I don’t usually send out a “thought” from myself, but I decided to do so today. In between series where I preach through books of the Bible – chapter by chapter, and verse by verse – I have occasionally asked my congregation for topics they would like me to address or preach on. Interestingly no one has ever asked me to preach on, “Why do we bother praying if God knows everything we need before we ever ask?” Yet, in conversations I‘ve had with people over the past 35 years, I’ve been asked that question so many times I’ve lost count!

Yet, as I read over Matthew 6:8 this morning, I thought I would give it a shot. If you’ve asked that same question, I hope this helps. As a new believer (back in the early 1980’s) I asked it as well. This is what I’ve come to believe.

FIRST, it helps to remember that these words are spoken in the context of Jesus encouraging His disciples not to pray like the pagans, who, “think they will be heard for their many words.” “Pagans” were people lacking a true knowledge of what God is really like. People whose understanding of God was so small and limited that they believed he needed us to inform him of things he was somehow unaware of, or that He needed us (through our many words) to get his attention so he would come and listen to us.

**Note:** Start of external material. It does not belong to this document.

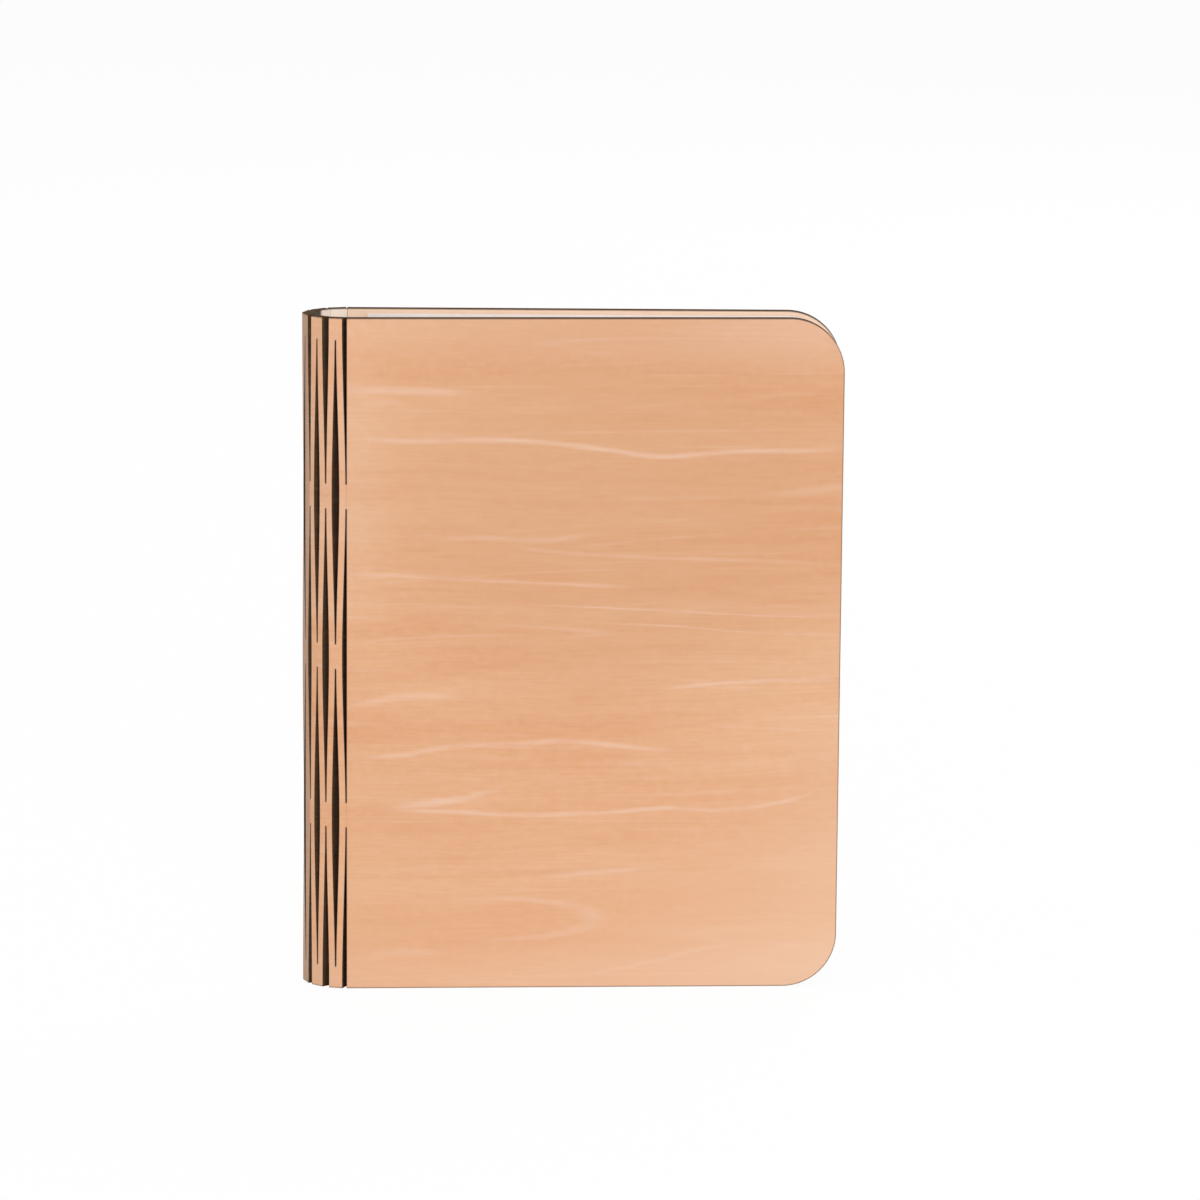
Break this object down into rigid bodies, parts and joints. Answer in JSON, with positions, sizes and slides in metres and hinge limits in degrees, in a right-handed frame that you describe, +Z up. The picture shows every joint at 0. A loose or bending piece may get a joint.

This affirmation of God’s complete knowledge of everything, therefore, should assure us that in our prayers (unlike the pagan who doesn’t yet know that God knows all things) we are NEVER informing God of something He doesn’t already know. “Do not be like them,” says Jesus. They go on and on and on about what they need, or want, thinking the more times they say it, the more likely they will be to get what they want. Jesus, on the other hand, wants us to know it’s not necessary to do that, “for your Father knows what you need before you ask him.” If anything, being assured that the Father is all-knowing helps keep our prayers more simple, straight forward, and to the point. We can keep our requests short and sweet and to the point and know we don’t have to go on and on and on.

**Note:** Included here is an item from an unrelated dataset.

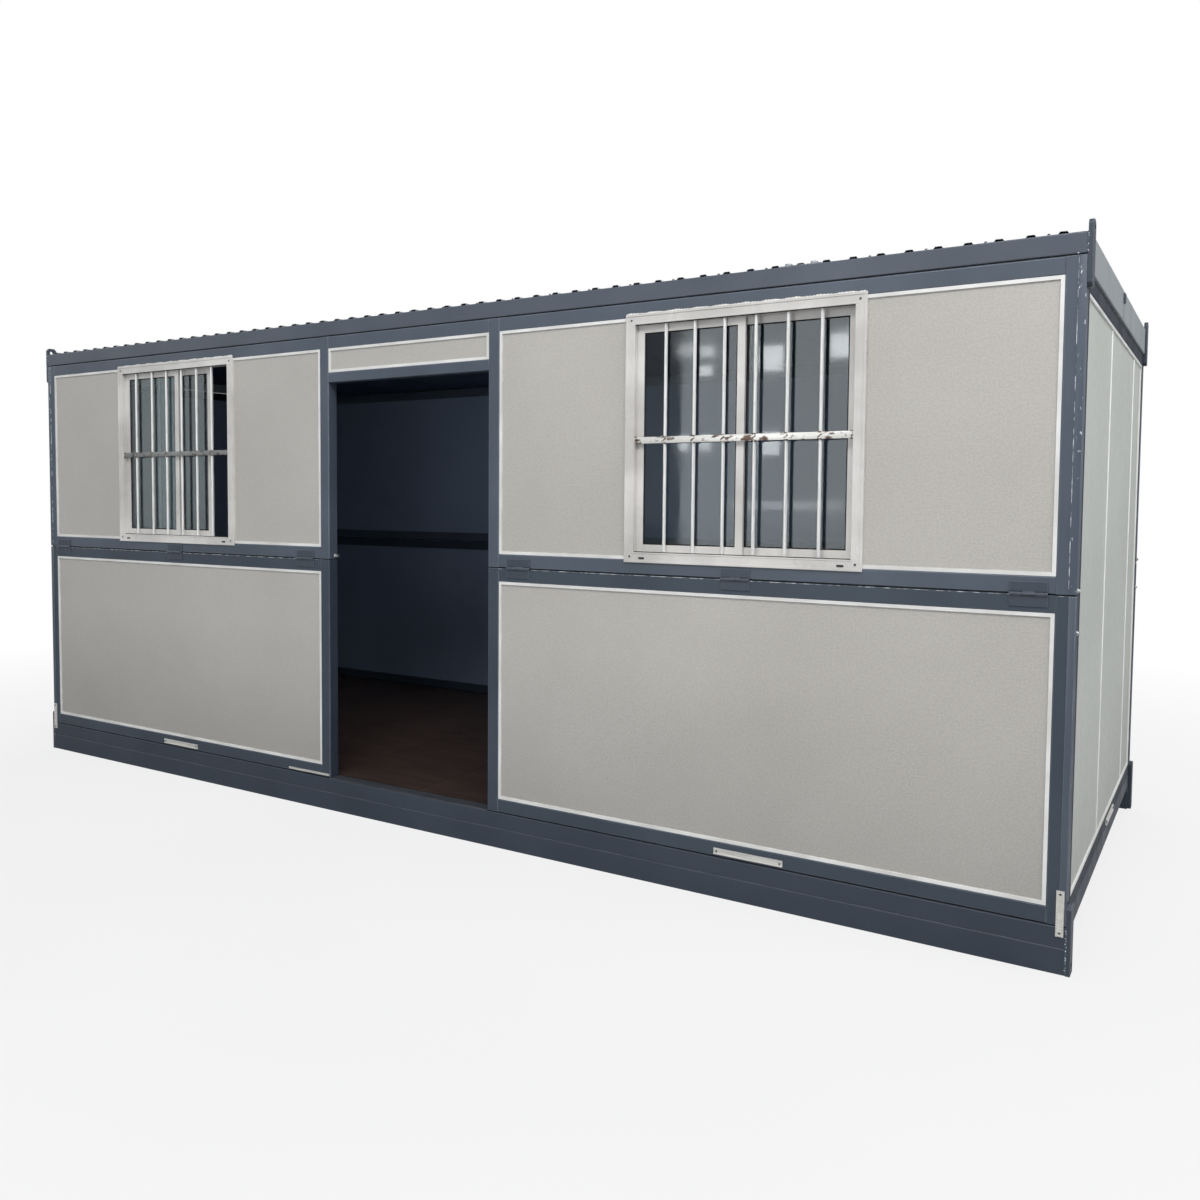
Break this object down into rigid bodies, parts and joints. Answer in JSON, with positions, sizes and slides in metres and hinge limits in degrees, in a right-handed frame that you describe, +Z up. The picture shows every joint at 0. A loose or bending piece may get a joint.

It’s the difference between having a boss who knows us, is very attentive to all that is going on with us, and well-aware that we are struggling to get by on our present salary, versus a boss who is distant, distracted, has no clue, and doesn’t really want to know. In the first case we wouldn’t need to go into the office of that boss expressing our need for a raise ten different times, in twenty different ways, hoping through our many continued and varied repetitions of the same request we’d be more likely to get a raise – though that is what I might have to do with the other type of boss who is oblivious and desires to remain so.

SECONDLY, using many words in order to be heard implies that the one praying believes in a busy, distracted, or distant God whose attention we must try to secure through our “many words.” It’s the habit of a person who does not know, or is not aware, that the God of the Bible is actually focused on our needs, and aware of our desires, and attentive to the heart-cry of His people – and that he “hears” our prayers before we pray them! If we know God as he is, we know we don’t have to try and get the attention of a busy, distracted, distant God! For Jesus tells us he is aware of our need before we ever kneel to offer up our requests! In other words, he’s already there waiting for us to come to him and doesn’t need us to make a lot of noise or chatter to get his attention! For as scripture assures us, he is not only all-knowing, he is also everywhere present.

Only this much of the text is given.